> _What the task requires_:
Copy out all of the material exactly.

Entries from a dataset

'''

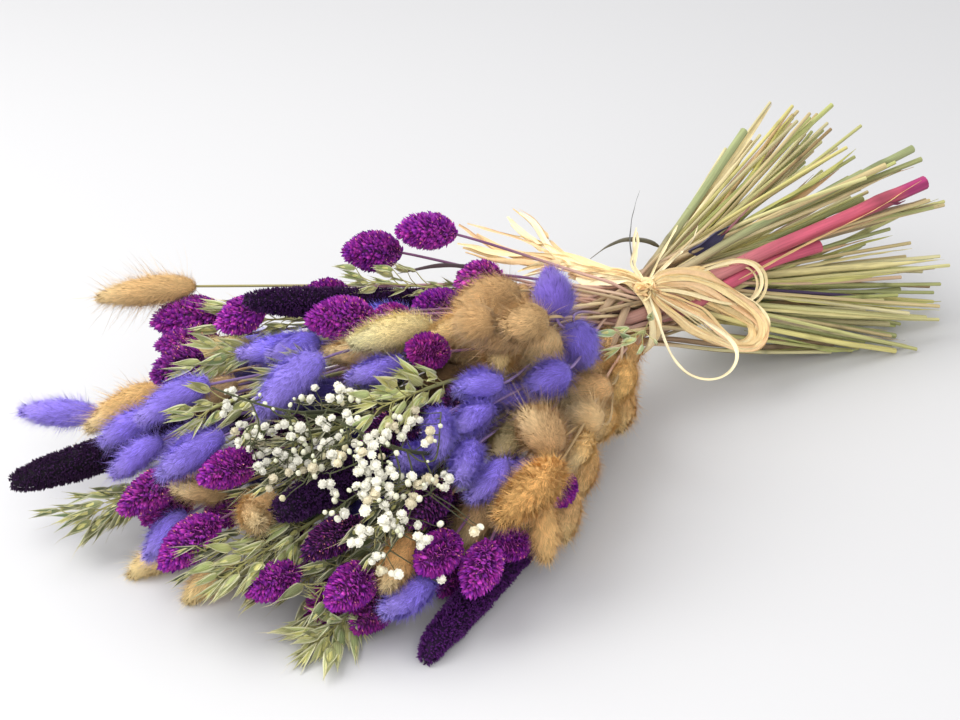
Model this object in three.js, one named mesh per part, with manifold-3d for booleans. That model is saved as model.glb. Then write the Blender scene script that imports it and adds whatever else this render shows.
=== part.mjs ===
// A hand-tied bunch of mixed dried flowers and grasses, lying on its side.
// Millimetres, +Z up. The flower heads point towards -X, the cut ends towards +X.
// Each stalk is one solid: a round stem that swells into the outline of its head.
import * as THREE from "three";
import { mergeVertices } from "three/addons/utils/BufferGeometryUtils.js";
import Module from "manifold-3d";

// ---------------------------------------------------------------- driving dimensions
const STEM_SIDES = 6; // sides of a thin stalk's section
const SPIKE_SIDES = 8; // sides of a thick spike's section
const HEAD_RINGS = 7; // route points that belong to a head
const BAND = { x: 49.18, y: -42.98, z: 57.76, inner: 24.05, thick: 1.3, width: 8, sides: 28 }; // raffia wound round the neck
const KNOT = { radial: 28.9, alongDeg: 35, size: [7.4, 5.8, 3.1] }; // knot of the bow, turned from the top towards the front
// stem radius at the cut end and below the head, for each kind of stalk
const STEM = {
  bunny: [1.15, 0.75],
  canary: [1.2, 0.8],
  spike: [2.6, 2.2],
  oat: [1.7, 1.1],
  gyp: [1.3, 1.2],
};
// outline of each kind of head: share of its largest radius at the head's route points
const OUTLINE = {
  bunny: [0.3, 0.8, 1, 1, 0.9, 0.62, 0.12],
  canary: [0.34, 0.86, 1, 0.98, 0.86, 0.58, 0.14],
  spike: [0.55, 0.92, 1, 1, 0.95, 0.8, 0.22],
  oat: [0.25, 0.6, 0.9, 1, 0.85, 0.5, 0.1],
  gyp: [1.2, 1.1, 1, 1, 0.9, 0.8, 0.7],
};

// ---------------------------------------------------------------- finishes
const FINISH = {
  natural_bunny_tail: [0xcda56a, 0.95],
  violet_bunny_tail: [0x6e55d7, 0.95],
  canary_grass: [0x8c2396, 0.85],
  dark_spike: [0x35103f, 0.9],
  oat: [0xb9be78, 0.8],
  gypsophila: [0xf2f0dc, 0.8],
  raffia: [0xebcd91, 0.7],
};
const finish = (name) => {
  const [color, roughness] = FINISH[name];
  return new THREE.MeshStandardMaterial({ color, roughness, metalness: 0 });
};

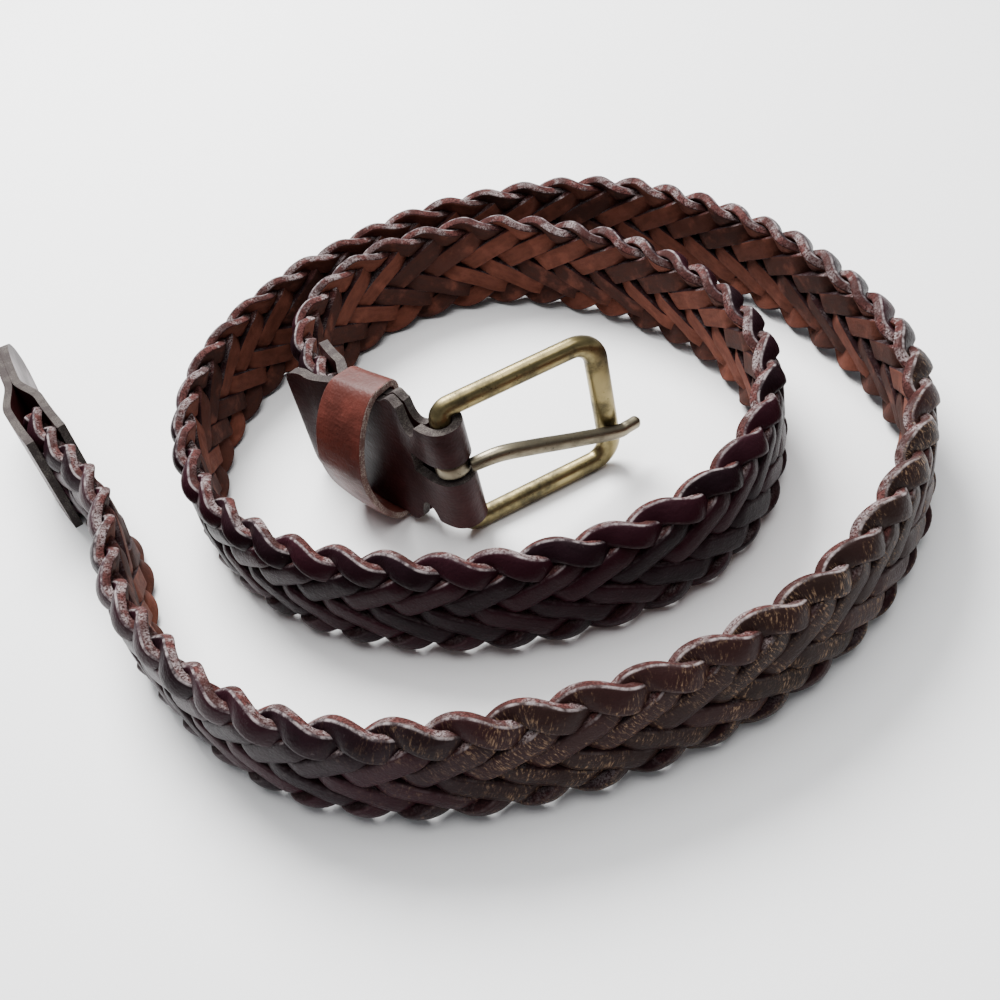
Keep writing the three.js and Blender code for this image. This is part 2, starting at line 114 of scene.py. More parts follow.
# Buckle
FRAME_HEIGHT = 40.5 * MM  # along the bar, outside
FRAME_LENGTH = 46 * MM  # across, outside
BAR_DIAMETER = 5 * MM
ARM_THICKNESS = 4.4 * MM
FAR_BAR_WIDTH = 5.8 * MM
FAR_CORNER = 6 * MM  # centre line of the rounded far corners
BUCKLE_TURN = 58  # degrees that the buckle is swung back out of the tab's line
PRONG_THICKNESS = 3.4 * MM
PRONG_OVERHANG = 4.5 * MM  # tip past the far bar
PRONG_SAG = 11 * MM  # the tip's drop below the prong's root
PRONG_WALL = 1.5 * MM  # ring round the bar
PRONG_WIDTH = 3.7 * MM
PRONG_RAISE = 1.9 * MM  # ring above the middle of the bar
PRONG_TIP = 0.4 * PRONG_THICKNESS  # length of the round tip

# End tab
END_TAB_LENGTH = 65 * MM
END_TAB_THICKNESS = 2.2 * MM  # each layer
END_TAB_OVERLAP = 18 * MM  # how far it covers the braid's end
END_TAB_POINT = 16 * MM  # length of the rounded point
END_TAB_TAPER = 14 * MM  # from the braid's end to where the layers meet
END_TAB_SEAM = 0.02 * MM  # from there each layer stays this far from the middle
END_TAB_BEVEL = 0.4 * MM

GAP = 0.3 * MM  # clearance between neighbouring pieces
SAME_PLACE = 1e-6  # places nearer than this count as one

# Weave
STRAND_SWAY = 0.2 * MM  # how far a strand wanders up and down from its even path
DEPTH_SWAY = 0.1 * MM  # the same, in and out
ROLL_SWAY = (0.08, 0.05)  # radians, a long and a short wave
WIDTH_SWAY = 0.035  # share of its width by which a strand grows and shrinks
SWAY_LENGTHS = (9, 13, 7, 17, 11, 5)  # mm per radian: height twice, depth, roll, width, roll
SWAY_SEED = 40
TONE_SEED = 70
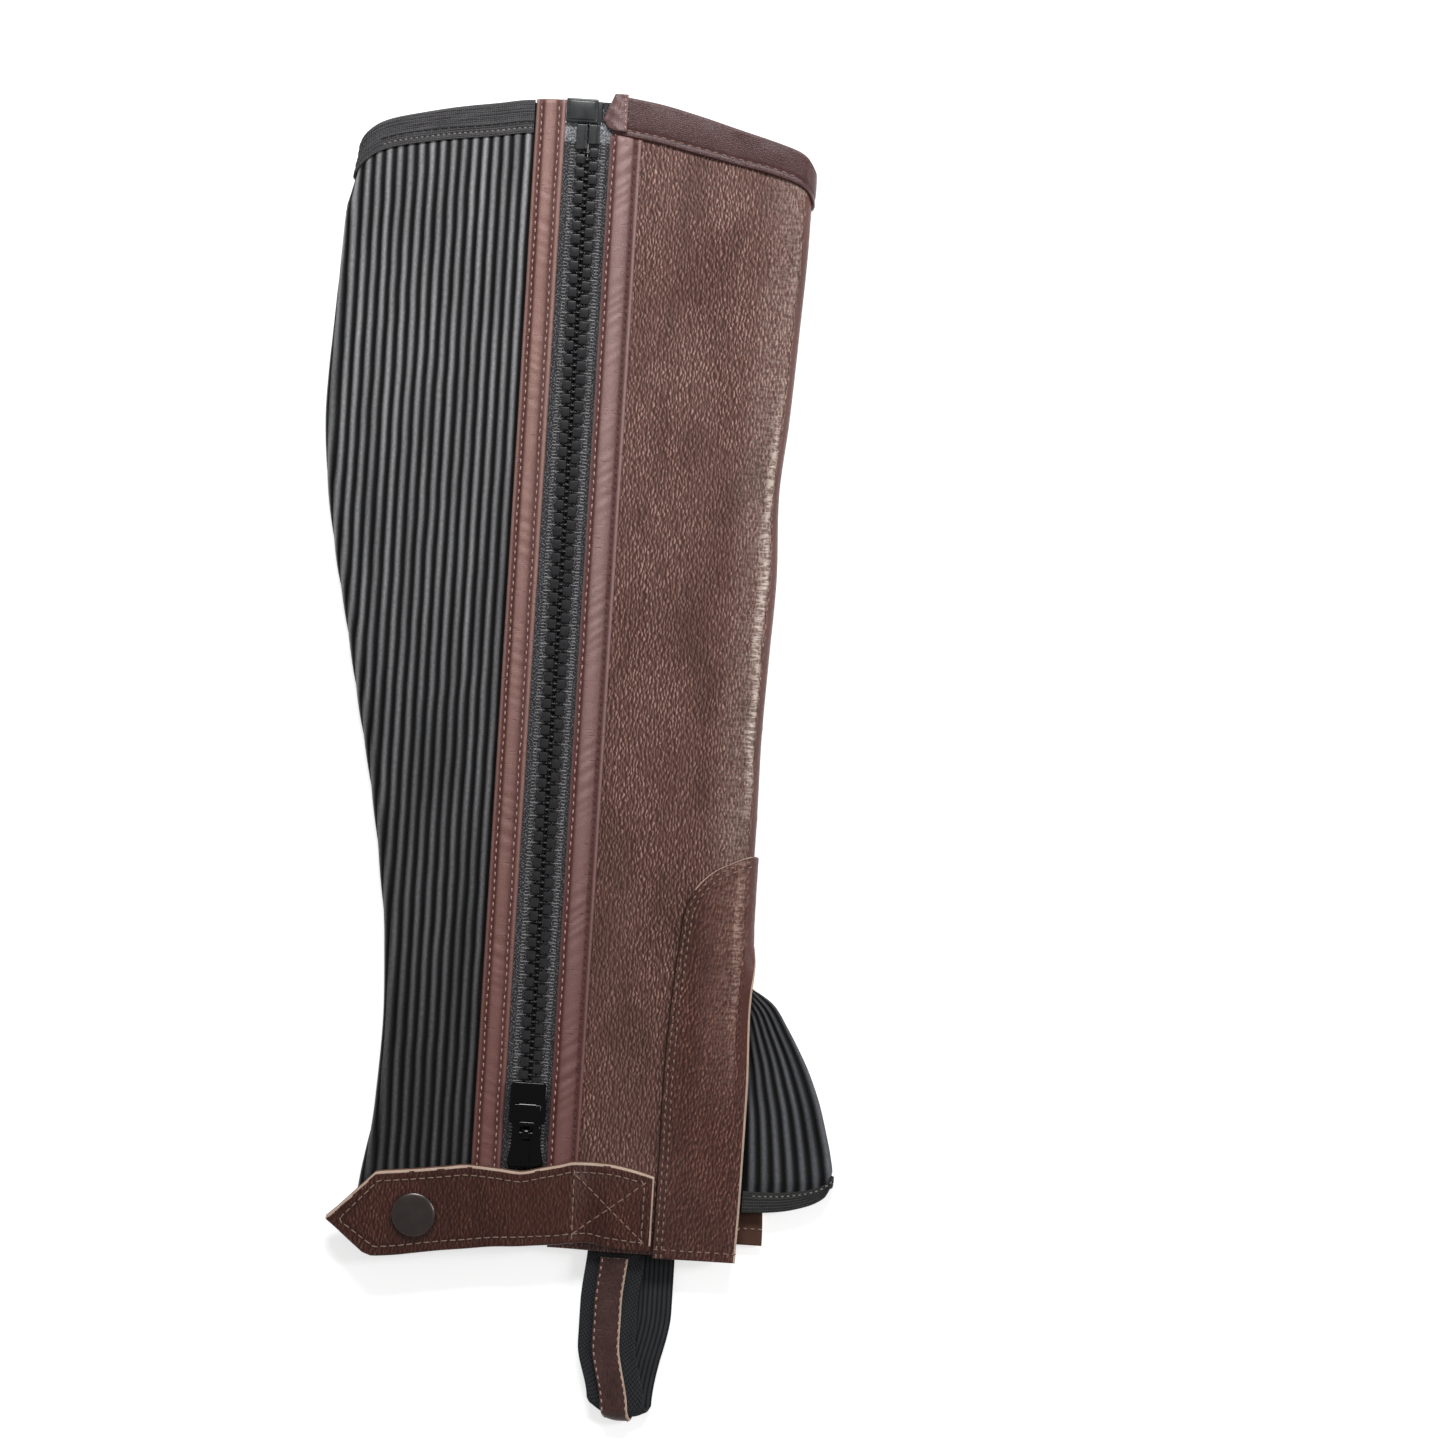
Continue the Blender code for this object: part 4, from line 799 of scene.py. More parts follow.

'''

> _Full output_:
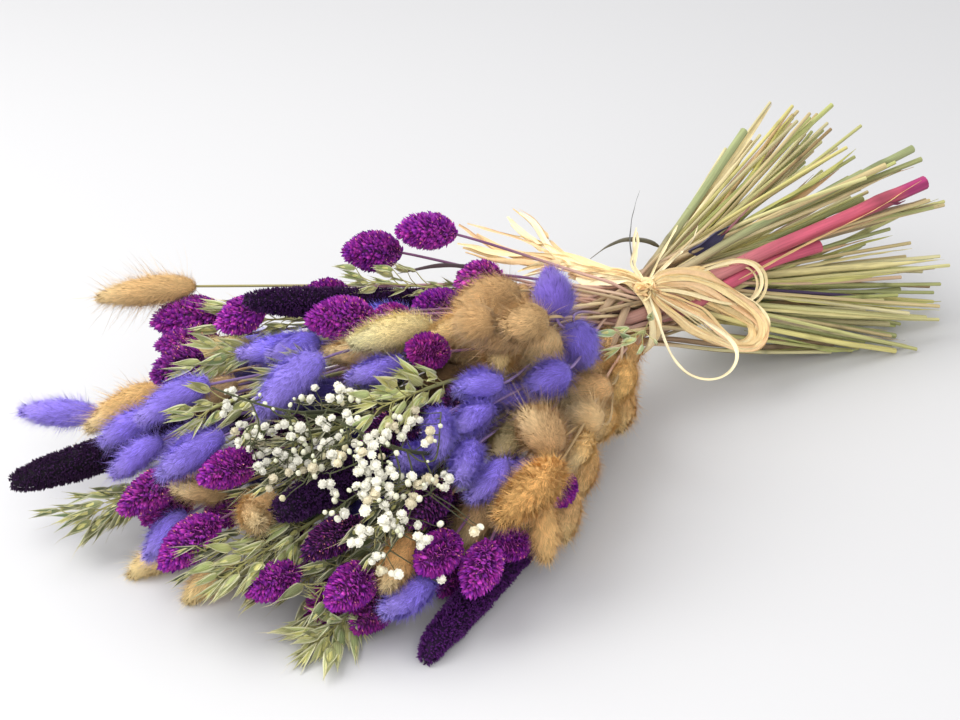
Model this object in three.js, one named mesh per part, with manifold-3d for booleans. That model is saved as model.glb. Then write the Blender scene script that imports it and adds whatever else this render shows.
=== part.mjs ===
// A hand-tied bunch of mixed dried flowers and grasses, lying on its side.
// Millimetres, +Z up. The flower heads point towards -X, the cut ends towards +X.
// Each stalk is one solid: a round stem that swells into the outline of its head.
import * as THREE from "three";
import { mergeVertices } from "three/addons/utils/BufferGeometryUtils.js";
import Module from "manifold-3d";

// ---------------------------------------------------------------- driving dimensions
const STEM_SIDES = 6; // sides of a thin stalk's section
const SPIKE_SIDES = 8; // sides of a thick spike's section
const HEAD_RINGS = 7; // route points that belong to a head
const BAND = { x: 49.18, y: -42.98, z: 57.76, inner: 24.05, thick: 1.3, width: 8, sides: 28 }; // raffia wound round the neck
const KNOT = { radial: 28.9, alongDeg: 35, size: [7.4, 5.8, 3.1] }; // knot of the bow, turned from the top towards the front
// stem radius at the cut end and below the head, for each kind of stalk
const STEM = {
  bunny: [1.15, 0.75],
  canary: [1.2, 0.8],
  spike: [2.6, 2.2],
  oat: [1.7, 1.1],
  gyp: [1.3, 1.2],
};
// outline of each kind of head: share of its largest radius at the head's route points
const OUTLINE = {
  bunny: [0.3, 0.8, 1, 1, 0.9, 0.62, 0.12],
  canary: [0.34, 0.86, 1, 0.98, 0.86, 0.58, 0.14],
  spike: [0.55, 0.92, 1, 1, 0.95, 0.8, 0.22],
  oat: [0.25, 0.6, 0.9, 1, 0.85, 0.5, 0.1],
  gyp: [1.2, 1.1, 1, 1, 0.9, 0.8, 0.7],
};

// ---------------------------------------------------------------- finishes
const FINISH = {
  natural_bunny_tail: [0xcda56a, 0.95],
  violet_bunny_tail: [0x6e55d7, 0.95],
  canary_grass: [0x8c2396, 0.85],
  dark_spike: [0x35103f, 0.9],
  oat: [0xb9be78, 0.8],
  gypsophila: [0xf2f0dc, 0.8],
  raffia: [0xebcd91, 0.7],
};
const finish = (name) => {
  const [color, roughness] = FINISH[name];
  return new THREE.MeshStandardMaterial({ color, roughness, metalness: 0 });
};

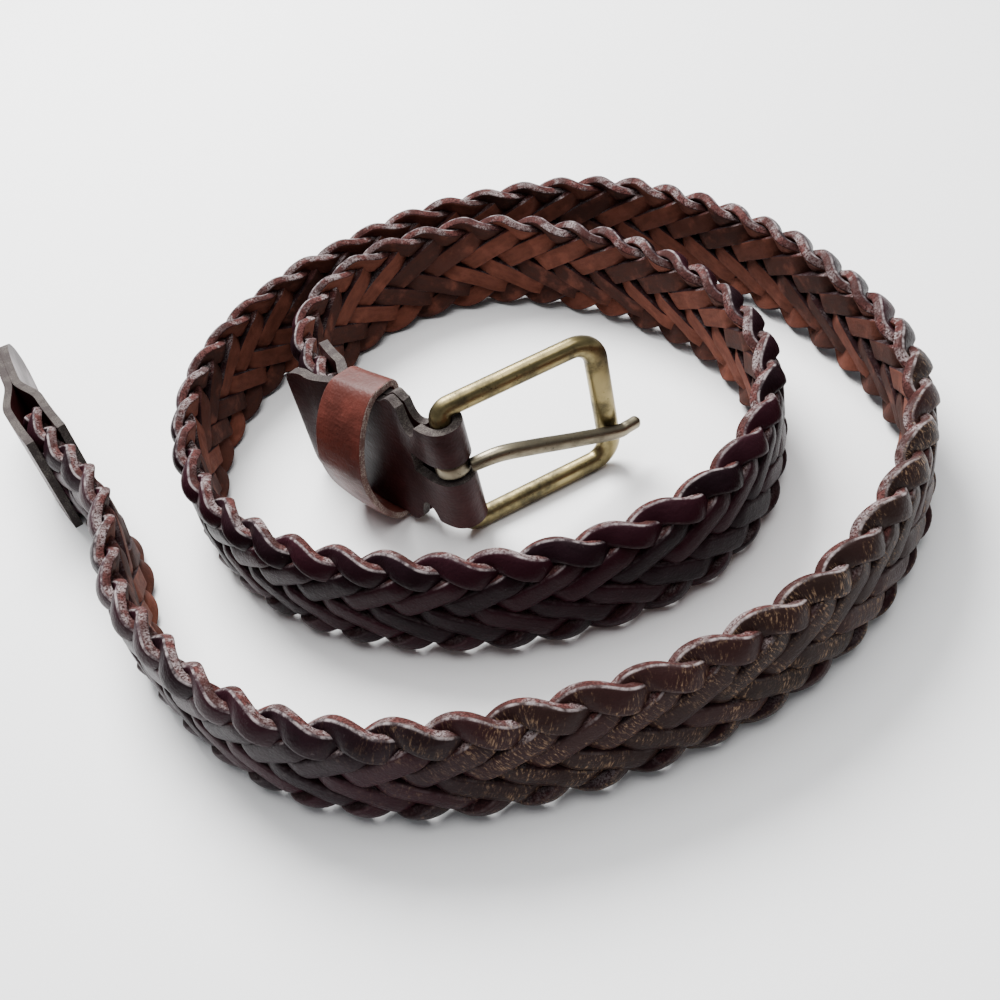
Keep writing the three.js and Blender code for this image. This is part 2, starting at line 114 of scene.py. More parts follow.
# Buckle
FRAME_HEIGHT = 40.5 * MM  # along the bar, outside
FRAME_LENGTH = 46 * MM  # across, outside
BAR_DIAMETER = 5 * MM
ARM_THICKNESS = 4.4 * MM
FAR_BAR_WIDTH = 5.8 * MM
FAR_CORNER = 6 * MM  # centre line of the rounded far corners
BUCKLE_TURN = 58  # degrees that the buckle is swung back out of the tab's line
PRONG_THICKNESS = 3.4 * MM
PRONG_OVERHANG = 4.5 * MM  # tip past the far bar
PRONG_SAG = 11 * MM  # the tip's drop below the prong's root
PRONG_WALL = 1.5 * MM  # ring round the bar
PRONG_WIDTH = 3.7 * MM
PRONG_RAISE = 1.9 * MM  # ring above the middle of the bar
PRONG_TIP = 0.4 * PRONG_THICKNESS  # length of the round tip

# End tab
END_TAB_LENGTH = 65 * MM
END_TAB_THICKNESS = 2.2 * MM  # each layer
END_TAB_OVERLAP = 18 * MM  # how far it covers the braid's end
END_TAB_POINT = 16 * MM  # length of the rounded point
END_TAB_TAPER = 14 * MM  # from the braid's end to where the layers meet
END_TAB_SEAM = 0.02 * MM  # from there each layer stays this far from the middle
END_TAB_BEVEL = 0.4 * MM

GAP = 0.3 * MM  # clearance between neighbouring pieces
SAME_PLACE = 1e-6  # places nearer than this count as one

# Weave
STRAND_SWAY = 0.2 * MM  # how far a strand wanders up and down from its even path
DEPTH_SWAY = 0.1 * MM  # the same, in and out
ROLL_SWAY = (0.08, 0.05)  # radians, a long and a short wave
WIDTH_SWAY = 0.035  # share of its width by which a strand grows and shrinks
SWAY_LENGTHS = (9, 13, 7, 17, 11, 5)  # mm per radian: height twice, depth, roll, width, roll
SWAY_SEED = 40
TONE_SEED = 70
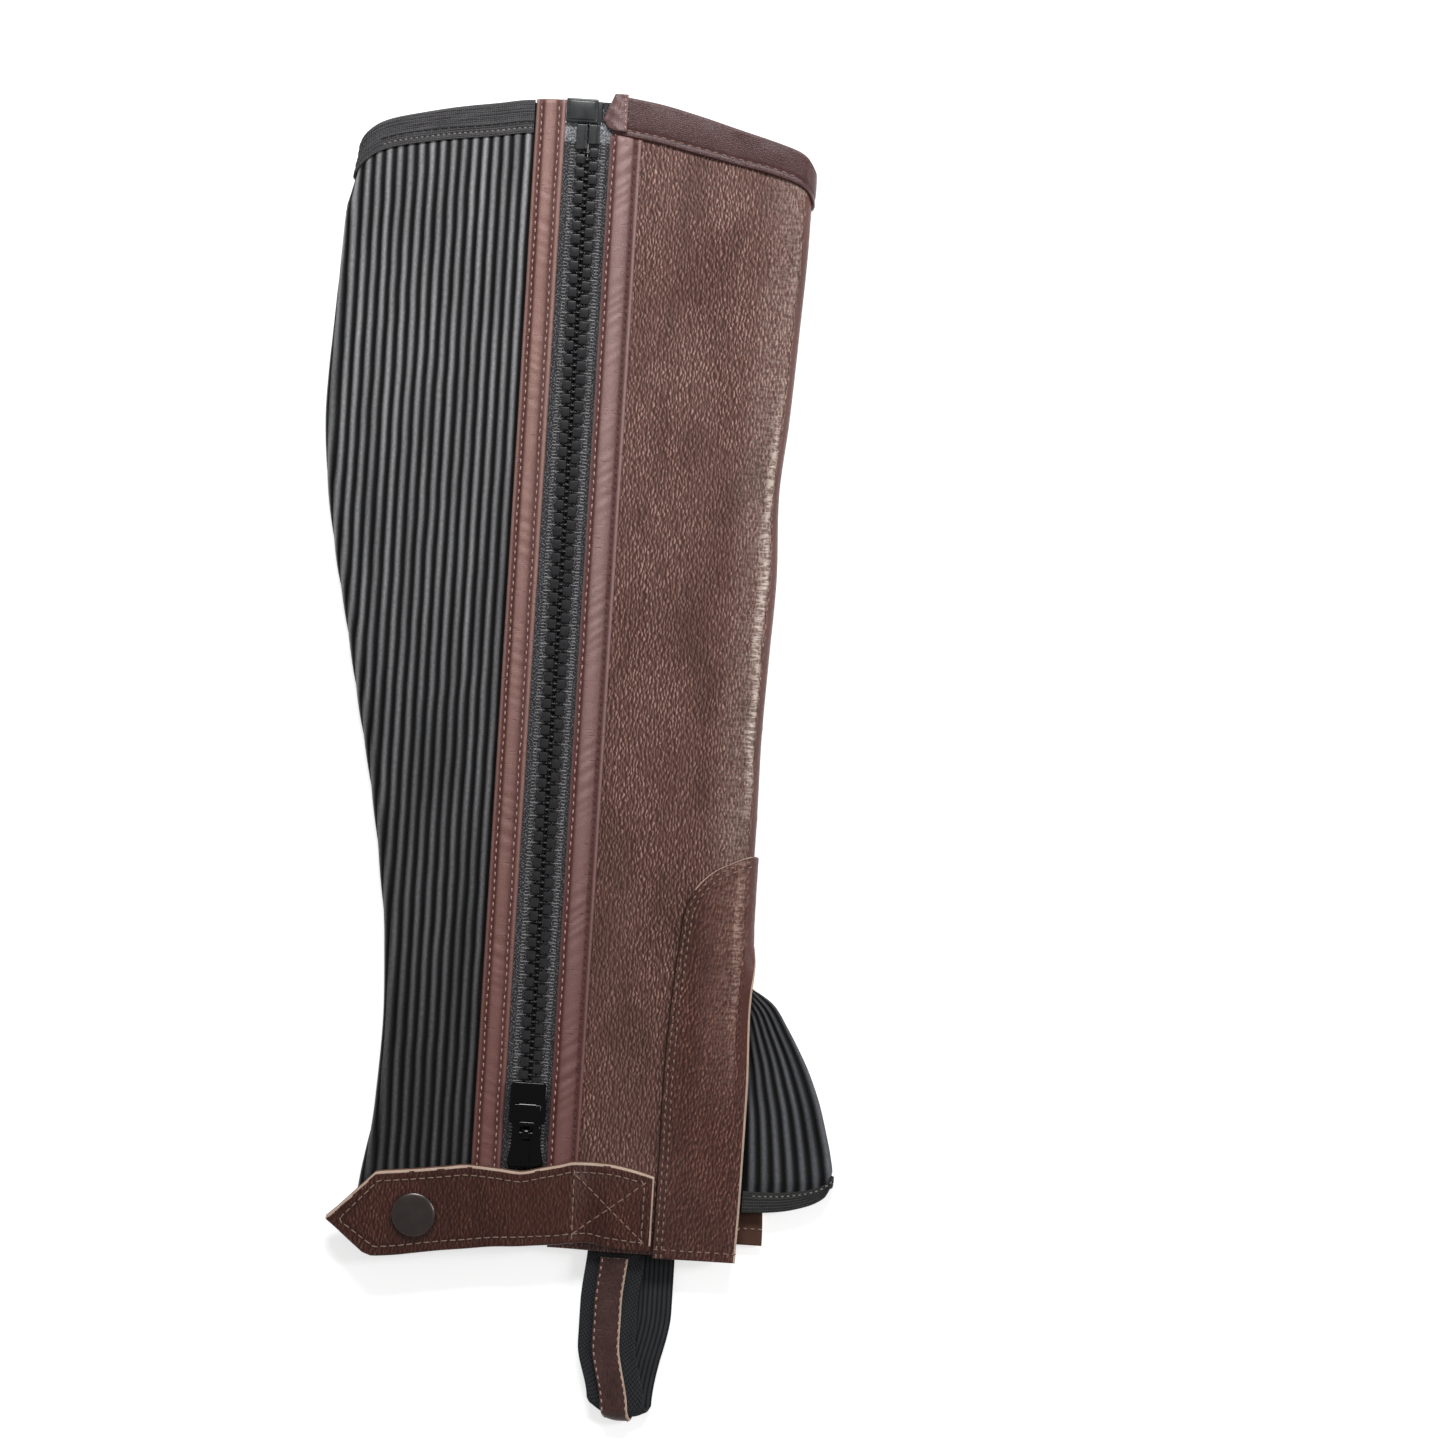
Continue the Blender code for this object: part 4, from line 799 of scene.py. More parts follow.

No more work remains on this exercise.